Collected data:
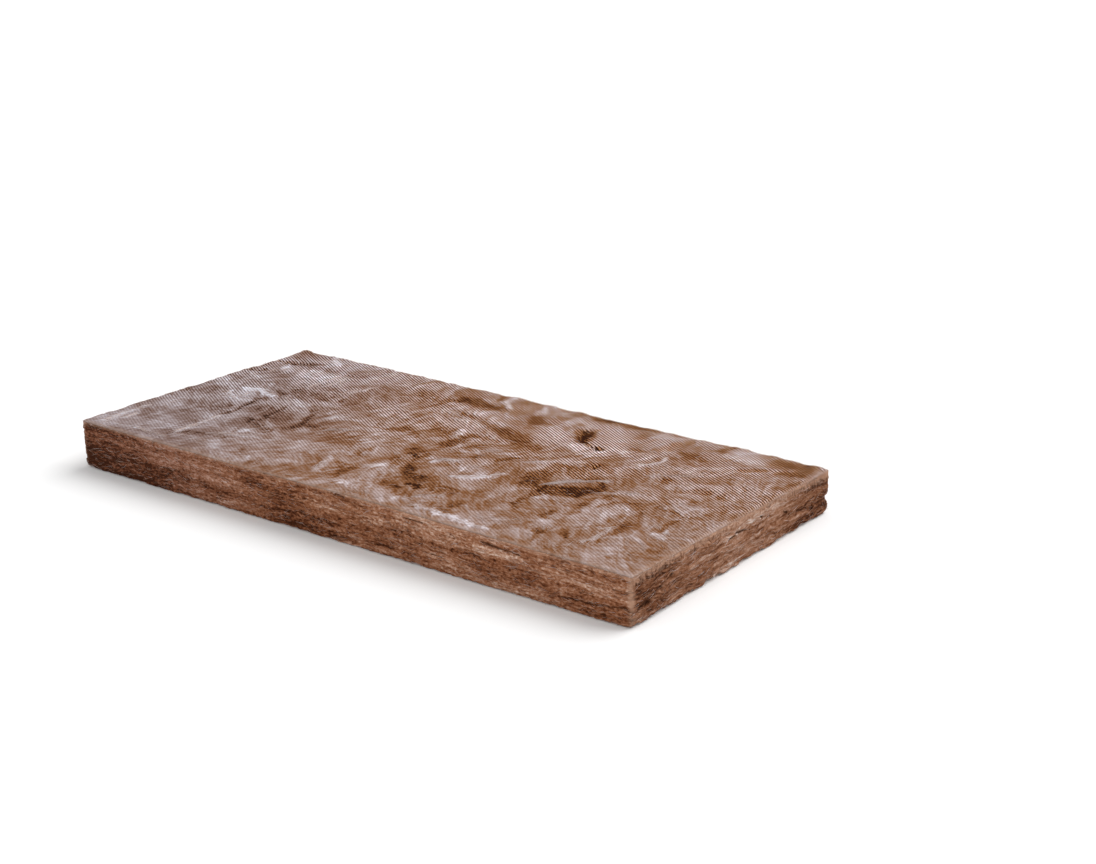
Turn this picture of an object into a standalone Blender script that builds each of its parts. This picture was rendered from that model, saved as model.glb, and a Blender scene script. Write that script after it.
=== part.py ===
"""A glass wool insulation batt: one soft slab, cut to size, lying flat on a level floor.

Metres, +Z up. The origin is the middle of the underside. +X runs along the length, and the long cut
face at -Y is the front. The stated length and width are those of the saws and the cutting knife: the
uneven cut faces lie on them or a little inside them. The top face swells and dips about a mean
thickness, because the wool recovers unevenly when its pack is opened. The underside lies flat.
"""
import math

import bmesh
import bpy
from mathutils import Matrix, Vector

# Outer sizes of the slab
LENGTH = 1.250
WIDTH = 0.600
THICKNESS = 0.086

# How much thicker than the mean the slab is at its left end and at its front, and how much thinner
# at the opposite end and side
LEFT_RISE = 0.0023
FRONT_RISE = 0.0041

# The swells of the top face: half their height, and their length along the slab
TOP_SWELL = 0.0016
TOP_SWELL_LENGTH = 0.43

# The long faces are sawn: shallow waves, with their depth and their length
SIDE_WAVE = 0.0014
SIDE_WAVE_LENGTH = 0.36

# The ends are chopped by a knife, which drags the wool: deeper and shorter waves
END_WAVE = 0.0036
END_WAVE_LENGTH = 0.19

# How far the middle of a cut face stands out past its upper and lower edges
CUT_BULGE = 0.0014

# Radii of the rounded arrises. The lower ones are torn where the blade leaves the wool, so they
# widen and narrow along their length by the stated share
TOP_ROUND = 0.0060
SIDE_LOWER_ROUND = 0.0040
END_LOWER_ROUND = 0.0075
UPRIGHT_ROUND = 0.0070
TORN_SHARE = 0.45
TORN_WAVE_LENGTH = 0.13
ROUND_SEGMENTS = 3

# Largest distance between the cuts that let the faces bend, along the faces and up the sides
CUT_PITCH = 0.040
LAYER_PITCH = 0.018

# The three swells that make a face uneven, each as turns along, turns across, and phase in radians
SWELLS = ((1.00, 0.00, 0.7), (0.62, 0.41, 2.1), (0.37, -0.83, 4.0))

# Where each face starts in the waves, in metres along them, so that no two faces are alike
TOP_START = 0.00
FRONT_START = 0.11
BACK_START = 0.47
LEFT_START = 0.83
RIGHT_START = 1.19

# Two points nearer than this are in one plane of the plain block
SAME_PLACE = 1e-5

# Colour of the wool, halfway between the pale top and the darker cut faces
WOOL_COLOUR = (0.345, 0.225, 0.165, 1.0)
WOOL_ROUGHNESS = 0.95


def clear_objects():
    """Removes whatever is in the scene."""
    for thing in list(bpy.data.objects):
        bpy.data.objects.remove(thing, do_unlink=True)


def unevenness(along, across, swell_length):
    """A smooth wave without a plain repeat, between -1 and 1."""
    turn = 2.0 * math.pi / swell_length
    total = 0.0
    for turns_along, turns_across, phase in SWELLS:
        total += math.sin(turn * (turns_along * along + turns_across * across) + phase)
    return total / len(SWELLS)


def cut_positions(low, high, pitch):
    """Even positions between two ends, no further apart than the pitch."""
    count = max(2, math.ceil((high - low) / pitch))
    return [low + (high - low) * step / count for step in range(1, count)]


def plain_block(shape):
    """The square-edged slab, cut into a grid that later bends."""
    size = Matrix.Diagonal((LENGTH, WIDTH, THICKNESS, 1.0))
    lift = Matrix.Translation((0.0, 0.0, THICKNESS / 2.0))
    bmesh.ops.create_cube(shape, size=1.0, matrix=lift @ size)
    cuts = (
        (Vector((1.0, 0.0, 0.0)), cut_positions(-LENGTH / 2.0, LENGTH / 2.0, CUT_PITCH)),
        (Vector((0.0, 1.0, 0.0)), cut_positions(-WIDTH / 2.0, WIDTH / 2.0, CUT_PITCH)),
        (Vector((0.0, 0.0, 1.0)), cut_positions(0.0, THICKNESS, LAYER_PITCH)),
    )
    for normal, positions in cuts:
        for position in positions:
            everything = shape.verts[:] + shape.edges[:] + shape.faces[:]
            bmesh.ops.bisect_plane(
                shape, geom=everything, dist=SAME_PLACE, plane_co=normal * position, plane_no=normal
            )


def sides_of(point):
    """The names of the plain block's faces that a point lies on."""
    distances = {
        "left": point.x + LENGTH / 2.0,
        "right": LENGTH / 2.0 - point.x,
        "front": point.y + WIDTH / 2.0,
        "back": WIDTH / 2.0 - point.y,
        "under": point.z,
        "top": THICKNESS - point.z,
    }
    return {name for name, distance in distances.items() if abs(distance) < SAME_PLACE}


def arris_radius(sides, place):
    """The radius, at one place, of the arris between two faces of the block."""
    if "top" in sides:
        return TOP_ROUND
    if "under" not in sides:
        return UPRIGHT_ROUND
    torn = 1.0 + TORN_SHARE * unevenness(place.x + place.y, 0.0, TORN_WAVE_LENGTH)
    return torn * (END_LOWER_ROUND if sides & {"left", "right"} else SIDE_LOWER_ROUND)


def mark_arrises(shape, widest):
    """Gives each stretch of an arris its radius, as a share of the widest one."""
    weights = shape.edges.layers.float.new("bevel_weight_edge")
    for edge in shape.edges:
        start, end = (vertex.co for vertex in edge.verts)
        shared = sides_of(start) & sides_of(end)
        if len(shared) == 2:
            edge[weights] = arris_radius(shared, (start + end) / 2.0) / widest


def cut_inset(along, height, start, depth, wave_length):
    """How far a cut face lies inside its straight plane at one point of it."""
    wave = (1.0 - unevenness(start + along, height, wave_length)) / 2.0
    middle = 2.0 * height / THICKNESS - 1.0
    return depth * wave + CUT_BULGE * middle * middle


def top_height(x, y):
    """The height of the top face above the underside at one place."""
    lean = -LEFT_RISE * x / (LENGTH / 2.0) - FRONT_RISE * y / (WIDTH / 2.0)
    return THICKNESS + lean + TOP_SWELL * unevenness(TOP_START + x, y, TOP_SWELL_LENGTH)


def bent(point, sides):
    """Where a point of the plain block lies on the real slab."""
    x, y, z = point
    if "left" in sides:
        x += cut_inset(point.y, z, LEFT_START, END_WAVE, END_WAVE_LENGTH)
    if "right" in sides:
        x -= cut_inset(point.y, z, RIGHT_START, END_WAVE, END_WAVE_LENGTH)
    if "front" in sides:
        y += cut_inset(point.x, z, FRONT_START, SIDE_WAVE, SIDE_WAVE_LENGTH)
    if "back" in sides:
        y -= cut_inset(point.x, z, BACK_START, SIDE_WAVE, SIDE_WAVE_LENGTH)
    z *= top_height(point.x, point.y) / THICKNESS
    return Vector((x, y, z))


def centre_on_origin(shape):
    """Moves the slab so that the middle of its underside is at the origin."""
    for axis in range(2):
        places = [vertex.co[axis] for vertex in shape.verts]
        middle = (min(places) + max(places)) / 2.0
        for vertex in shape.verts:
            vertex.co[axis] -= middle


def wool_material():
    """Matte brown glass wool."""
    wool = bpy.data.materials.new("glass_wool")
    wool.use_nodes = True
    shader = wool.node_tree.nodes["Principled BSDF"]
    shader.inputs["Base Color"].default_value = WOOL_COLOUR
    shader.inputs["Roughness"].default_value = WOOL_ROUGHNESS
    shader.inputs["Metallic"].default_value = 0.0
    wool.diffuse_color = WOOL_COLOUR
    return wool


def make_batt(collection):
    """The slab, with its uneven faces and its rounded arrises."""
    lower_rounds = max(SIDE_LOWER_ROUND, END_LOWER_ROUND)
    widest = max(TOP_ROUND, UPRIGHT_ROUND, lower_rounds * (1.0 + TORN_SHARE))
    shape = bmesh.new()
    plain_block(shape)
    mark_arrises(shape, widest)
    places = [bent(vertex.co, sides_of(vertex.co)) for vertex in shape.verts]
    for vertex, place in zip(shape.verts, places):
        vertex.co = place
    centre_on_origin(shape)
    mesh = bpy.data.meshes.new("batt")
    shape.to_mesh(mesh)
    shape.free()
    mesh.shade_smooth()
    mesh.materials.append(wool_material())

    batt = bpy.data.objects.new("batt", mesh)
    collection.objects.link(batt)
    rounding = batt.modifiers.new("rounded arrises", "BEVEL")
    rounding.limit_method = "WEIGHT"
    rounding.offset_type = "OFFSET"
    rounding.width = widest
    rounding.segments = ROUND_SEGMENTS
    return batt


def main():
    clear_objects()
    collection = bpy.data.collections.new("glass wool batt")
    bpy.context.scene.collection.children.link(collection)
    make_batt(collection)


main()
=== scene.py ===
"""The looks of a glass wool insulation batt: its belt-marked faces, its layered cut faces, its loose
fibres and its marbled browns.

Metres, +Z up, in the frame of the solid: the origin is the middle of the underside, +X runs along
the length, and the long cut face at -Y is the front.
"""
import math
import random

import bpy
import numpy as np
from mathutils import Matrix, Quaternion, Vector, noise
from mathutils.bvhtree import BVHTree


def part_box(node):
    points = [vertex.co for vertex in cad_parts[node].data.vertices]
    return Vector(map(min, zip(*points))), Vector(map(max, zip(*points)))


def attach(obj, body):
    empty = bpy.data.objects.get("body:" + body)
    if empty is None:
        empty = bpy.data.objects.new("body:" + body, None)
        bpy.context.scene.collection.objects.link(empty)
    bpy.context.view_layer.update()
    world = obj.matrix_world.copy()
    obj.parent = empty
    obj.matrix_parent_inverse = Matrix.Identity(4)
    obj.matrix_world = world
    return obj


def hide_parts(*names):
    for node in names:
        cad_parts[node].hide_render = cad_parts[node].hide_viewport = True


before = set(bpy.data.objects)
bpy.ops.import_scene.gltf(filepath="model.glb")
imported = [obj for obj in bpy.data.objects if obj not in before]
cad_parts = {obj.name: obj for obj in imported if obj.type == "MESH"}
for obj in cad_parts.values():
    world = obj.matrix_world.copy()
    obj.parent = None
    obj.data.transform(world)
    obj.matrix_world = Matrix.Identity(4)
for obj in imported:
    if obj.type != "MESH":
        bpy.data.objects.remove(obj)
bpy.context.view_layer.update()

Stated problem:
Repeat exactly the lines from the one containing "collection.objects.link(batt)" to the one containing "points = [vertex.co", both lines included, and nothing else.

The answer:
    collection.objects.link(batt)
    rounding = batt.modifiers.new("rounded arrises", "BEVEL")
    rounding.limit_method = "WEIGHT"
    rounding.offset_type = "OFFSET"
    rounding.width = widest
    rounding.segments = ROUND_SEGMENTS
    return batt


def main():
    clear_objects()
    collection = bpy.data.collections.new("glass wool batt")
    bpy.context.scene.collection.children.link(collection)
    make_batt(collection)


main()
=== scene.py ===
"""The looks of a glass wool insulation batt: its belt-marked faces, its layered cut faces, its loose
fibres and its marbled browns.

Metres, +Z up, in the frame of the solid: the origin is the middle of the underside, +X runs along
the length, and the long cut face at -Y is the front.
"""
import math
import random

import bpy
import numpy as np
from mathutils import Matrix, Quaternion, Vector, noise
from mathutils.bvhtree import BVHTree


def part_box(node):
    points = [vertex.co for vertex in cad_parts[node].data.vertices]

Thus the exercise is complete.